Highlights included going down the Tanami Track in a rental van during the wet season, taking nothing but a case of beer onto the 2000km 4wd-only Canning Stock Route[0] and getting bogged then rescued by a passing convoy, and walking down a seriously remote track for six hours with nothing but a day pack and a change of clothes then asking where "the next kiosk" was.
We were from a more built up area of Australia, so we had a good idea of what it was like in the really remote parts and prepared: two spare tires, spare bits and pieces like timing belts and radiator hoses, HF radio and an epirb, redundant water containers, checked in with the local police station to let them know our expected arrival dates, all the good stuff. It was still very strange being in a part of the world where people would stop if they saw you pulled over but not waving or signalling to them, because you might be in trouble and they knew there'd only be one or two cars a day. We were from an area of Australia where if you had a compass and followed any direction for a day or two on foot you'd eventually come to a road, but out there you could drive for a day and not see anything.

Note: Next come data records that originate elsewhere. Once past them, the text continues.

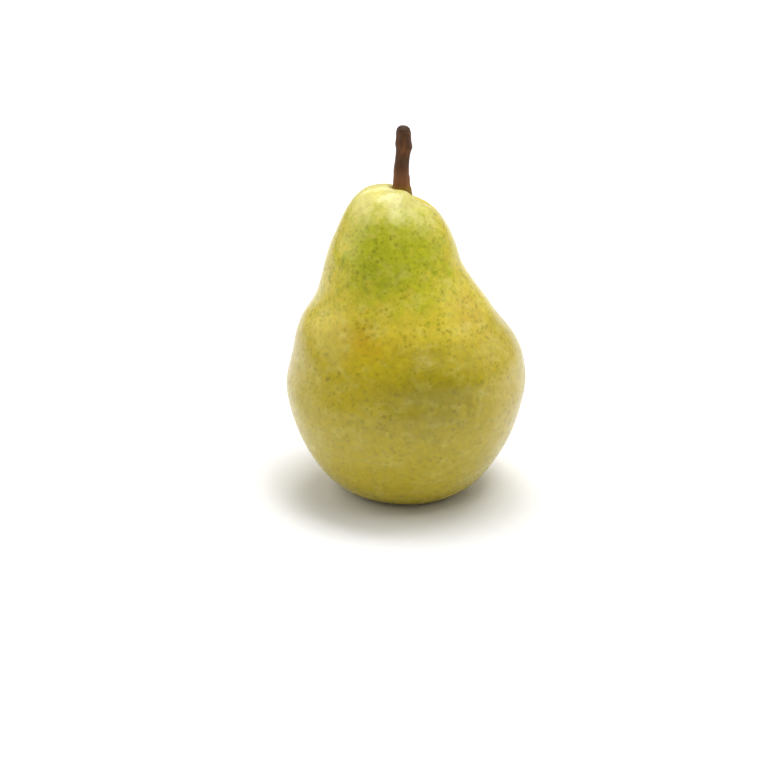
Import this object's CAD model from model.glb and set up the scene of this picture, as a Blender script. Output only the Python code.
# %% [markdown]
# # A fresh pear, standing on a white table
#
# A pear looks simple, and that is what makes it a good lesson: there is no edge or joint to catch the
# eye, so everything rests on the outline, on how the form departs from a perfect turned shape, and on the
# skin. We make the fruit, then its woody stem, then the dried flower in the hollow underneath, each with
# its own finish first, and at the end the table, the light and the camera.
#
# The solid model of the pear is loaded first. It fixes where everything is. Each piece that we make here
# is a finer version of one of its nodes, in the same place.

import math
import random

import bmesh
import bpy
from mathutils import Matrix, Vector, noise


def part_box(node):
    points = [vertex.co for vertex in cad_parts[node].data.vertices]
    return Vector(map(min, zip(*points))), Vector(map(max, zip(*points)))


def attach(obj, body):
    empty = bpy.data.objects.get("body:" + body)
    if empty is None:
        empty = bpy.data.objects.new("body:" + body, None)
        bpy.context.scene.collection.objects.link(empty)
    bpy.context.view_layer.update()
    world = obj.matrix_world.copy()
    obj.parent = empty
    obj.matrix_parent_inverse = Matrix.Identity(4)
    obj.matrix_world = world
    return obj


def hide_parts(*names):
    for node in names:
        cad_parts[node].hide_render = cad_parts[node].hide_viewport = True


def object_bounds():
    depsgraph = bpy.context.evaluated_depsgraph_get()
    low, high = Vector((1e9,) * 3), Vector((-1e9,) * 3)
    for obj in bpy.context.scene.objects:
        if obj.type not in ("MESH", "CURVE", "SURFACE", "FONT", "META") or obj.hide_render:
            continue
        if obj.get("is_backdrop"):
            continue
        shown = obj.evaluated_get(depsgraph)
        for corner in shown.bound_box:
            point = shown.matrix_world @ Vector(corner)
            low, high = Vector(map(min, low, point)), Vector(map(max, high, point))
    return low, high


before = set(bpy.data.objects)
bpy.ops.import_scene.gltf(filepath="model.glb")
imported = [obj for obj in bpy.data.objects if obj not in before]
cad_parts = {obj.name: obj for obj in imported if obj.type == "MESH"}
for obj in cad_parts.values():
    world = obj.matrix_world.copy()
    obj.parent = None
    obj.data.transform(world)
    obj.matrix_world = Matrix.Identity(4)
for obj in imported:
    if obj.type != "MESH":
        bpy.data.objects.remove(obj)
cad_low, cad_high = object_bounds()
MM = 0.001
cad_size = [round(side / MM, 1) for side in cad_high - cad_low]
print("solid model:", sorted(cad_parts), "size in mm:", cad_size)

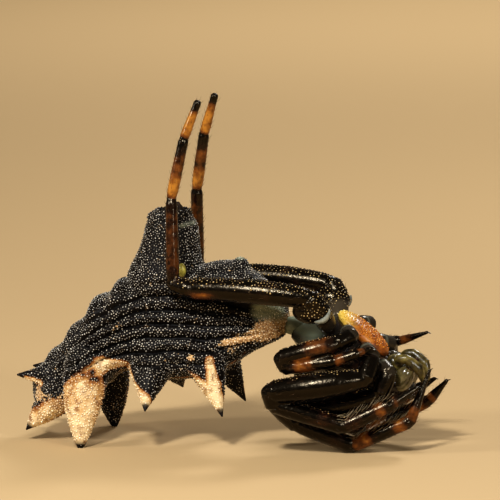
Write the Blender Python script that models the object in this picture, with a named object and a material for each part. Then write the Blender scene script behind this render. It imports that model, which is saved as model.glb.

[0] The longest stock route in the world, and probably one of the worst roads in Australia, insofar as you can call it a road.
About a year after the Berlin Wall came down I spent months riding a bicycle around Germany, an Australian - I have never quite got over the experience of the condensed scale of Germany, that I could find a clump of forest to wild camp in (perhaps not legally) and when i woke, hop on my bike and in minutes buy breakfast. I could choose any road, and always found some where for lunch, and wasn’t once run off the road by a semi trailer
Hehe. One time I was in a ride share from Berlin to Essen.
"Where are you from"
I respond with something mid-western.
"How far from New York or LA is that?"
"I can drive a day in any direction and still be in the middle of nowhere".
It was cute to see the confused looks on everyones faces. I get it though, you drive a couple hours in any direction in Europe and you are likely to be in another country or a body of water.